# Isobaren / abstrakte Klimalinien animieren



## cellardog (17. Februar 2015)

Moin in die werte Runde 

Ich wüerde gerne Klimalinien animieren. Seit Tagen schraube ich daran rum - ohne Erfolg. Vielleicht habt Ihr einen Lösungsansatz? Habe Klimalinien in Illustrator erstellt, die ich nun von links nach rechts durch ein Bild laufen lassen wollte. Einfach per Position-Keyframe ist das (logisch) kein Thema. Dabei sind sie aber ja in sich nicht dynamisch - bewegen sich also nicht.

Ansatz1: Die Datei mit irgendeinem Verzerr-Effekt so aussehen lassen, als wäre sie dynamisch....

Ansatz2 (das wäre das Optimum!!!): Vielleicht mit den Radiowellen oder Co. solche abstrakten Linien direkt in After effects generieren bzw. entstehen lassen. Geht das mit After Effects?

Wie würdet ihr das realisieren? Wäre euch für ein wenig Hilfe irre dankbar


----------



## Martin Schaefer (17. Februar 2015)

Also ich denke, ich würde es bei Isobaren einfach mit Pfaden versuchen. Natürlich mit ausreichend (Bezier-)Ankerpunkten, um sie wie gewünscht zu animieren. Da diese Isobaren in Wetterfilmchen ja auch nur "Näherungen" sind, kommt es nicht auf eine mühsame Frame-by-Frame Animation an. da dürfte es reichen, alle 2-3 Sekunden ein Keyframe zu setzen und die Ankerpunkte wie gewünscht zu positionieren. Da solltest du für eine 12 Sekunden Animation mit 4-5 Keyframes auskommen.
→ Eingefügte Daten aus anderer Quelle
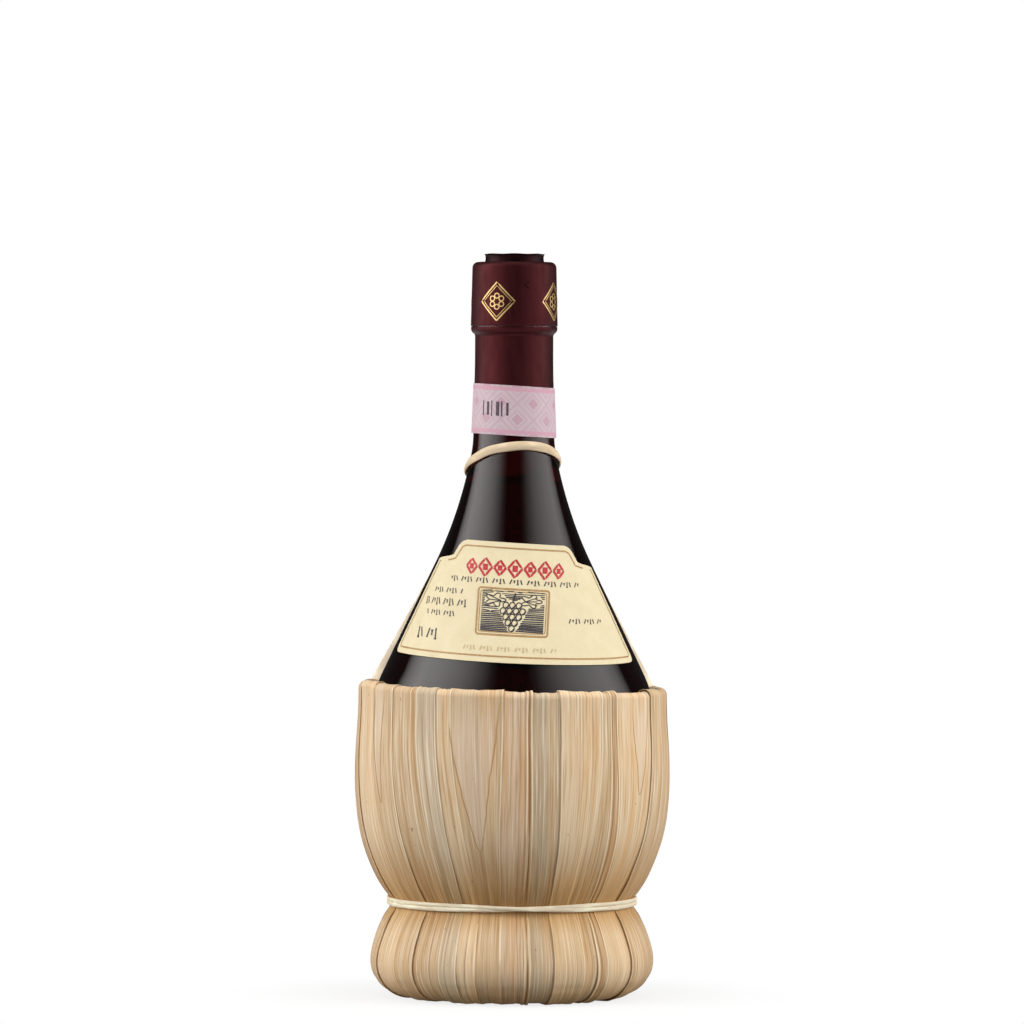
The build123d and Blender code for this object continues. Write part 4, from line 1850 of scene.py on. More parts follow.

Das ist ja eigentlich recht flott gemacht, oder?

Gruß
Martin


----------



## cellardog (17. Februar 2015)

Jein. Das ist wahr. Der Begriff "Isobaren" ist aber sicher missverständlich. Es geht eher um die Animation des angehängten Bildes. Also ein abstraktes Konstrukt aus ca. 8 Linien, das sich symmetrisch zueinander verhält. Also eher "Klimalinien" Die sollen quasi "wabern". Also nicht starr stehenbleiben, sondern sich wabernd bewegen. Hatte erst versucht, das Bild irgendwie zu verformen bzw. zu verzerren. Das sieht natürlich affig aus. Mit Particular II bin ich recht weit gekommen - ideal ist das aber auch noch nicht. Die Lösung ist sicher super einfach. Wtehe nur auf dem Schlauch.

So ein Gebilde wie das angehängte Bild muss man doch sicher auch in AE irgendwie "generieren" können, oder???


----------



## chmee (13. März 2015)

Auf Anhieb hätte ich entweder in After Effects gescriptet oder aus purer Langeweile in vvvv gebaut  Meine Zeit ist gerade recht eng bemessen, kommende Woche könnte ich uU ein Scripting-Beispiel für AE vorweisen..

mfg chmee


----------



## Jan-Frederik Stieler (31. März 2015)

Hi,
darf ich mal fragen was vvvv ist?

Grüße


----------



## chmee (31. März 2015)

http://de.wikipedia.org/wiki/Vvvv

Auch mal bei youtube schauen. In Kurz: knotenbasierte und datenstromorientierte grafische "Blackbox", basiert auf DirectX und c#, deswegen auch für Coder sehr interessant.


----------